Article of Faith #2. Oils that are sold under the various reputable saw maker labels (i.e. Stihl, Husky, Dolmar, Echo, but not Pull-on or Homelite) meet the above specs and are acceptable - possibly ditto for some of the dino-drippings refiners, but check the label.  Synthetics are preferable, but Dino is OK.  Of the brands I've got available to me at the local hardware store, I like Echo oil, but I'm not fanatical about it, however I won't purchase the Store brand oil.

Article of Faith #3.  Some saw makers (Dolmar told me, and we had a previous post saying Stihl also does so) will tell you to use their house brand oil at 50:1 and all other oils at 25:1 - There are two reasons for this - #1 is to try and get you to buy their oil...  #2 is that if you aren't burning their stuff, they don't know what you are using, and want to make sure that if you are using some sort of cheap crap that you will still have enough lube not to burn up the saw...  If one sticks with the oils suggested by Article of Faith #2, then you are using good quality of oil, and can ignore the 25:1 suggestion, and run 50:1 per the dictates of Article of Faith #1...

Being as how I believe in freedom of religion, you are perfectly free to practice whatever beliefs you wish, but these are mine for whatever that is worth...

Gooserider


----------



## Bigg_Redd (Oct 8, 2009)

Skier76 said:
			
		

> I could have sworn I read here that Stihl over in Europe recomends in the owner's manual to run a 40:1 ratio.  *Anyone here run 40:1?* I'm thinking of going that route in my Echo blower. It's 2.6oz to on gallon for a 50:1 vs 3.2oz per gallon for a 40:1. With a two stroke, I'd rather run a richer mix vs. lean.

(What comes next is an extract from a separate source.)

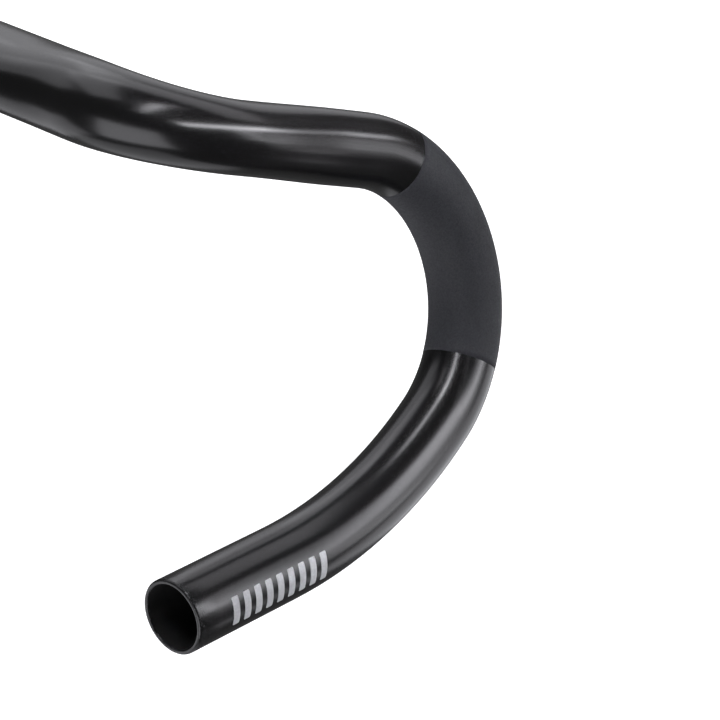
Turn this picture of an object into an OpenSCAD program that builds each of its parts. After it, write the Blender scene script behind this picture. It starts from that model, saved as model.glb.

I do.  In everything - lawn mower, pressure washer, weed eater, etc.  Makes life simple.  

FWIW - 50:1 is fine too.


----------



## Bigg_Redd (Oct 8, 2009)

Engineering pre-mix oil for chain saws doesn't present much of a problem.  They are usually run at idle or WFO.  They are jetted as lean as they will run from the factory.  And the rate at which they are cooled via the cooling fins doesn't vary.  And they self richen as the air filter starts clogging and cutting off air.  Any JASO rated oil is more than sufficient as well as any TCW-3 rated oil.


----------



## LLigetfa (Oct 8, 2009)

Bigg_Redd said:
			
		

> Skier76 said:
> 
> 
> 
> ...


+1


----------



## clutch25 (Oct 8, 2009)

I run Amsoil saber pro at 50:1 for everything...blower, saws, mower, trimmer and snowblower...


----------



## jdinspector (Oct 8, 2009)

It's a metric thing. You know 40:1 in liters is really 50:1 in gallons or quarts. ;-P


----------



## fossil (Oct 8, 2009)

I used to have a guide on a clipboard in my shop that showed the mix for everything I ran.  Some things called for 40:1, some for 50:1, some for somethingelse:1.  I had little red plastic gas cans all labeled with what mix was in them and what they were for...chain saw, Echo blower, Ryobi multi-tool, WeedEater hedge trimmer.  What a pain.  No more.  I mix "about" 40-50:1 and use it in every 2-cycle I have.  I mean, how precise was my mixing before?  Not very.  I've had no troubles since I let go of all that.  Rick


----------



## Skier76 (Oct 8, 2009)

Thanks guys. My bottle of Echo synthetic oil has markings for 2.6 and 3.2 oz. I'm running 40:1 this time around. We'll see how it goes. The blower will get some use in the next few weeks with all the leaves coming down.


----------



## NoPaint (Oct 9, 2009)

I too run 50:1 in everything regardless of what it calls for.  I have 2cycles I use regularly that have been running on the original carb, cylinder, and rings (everything original but some plugs) sine 1995.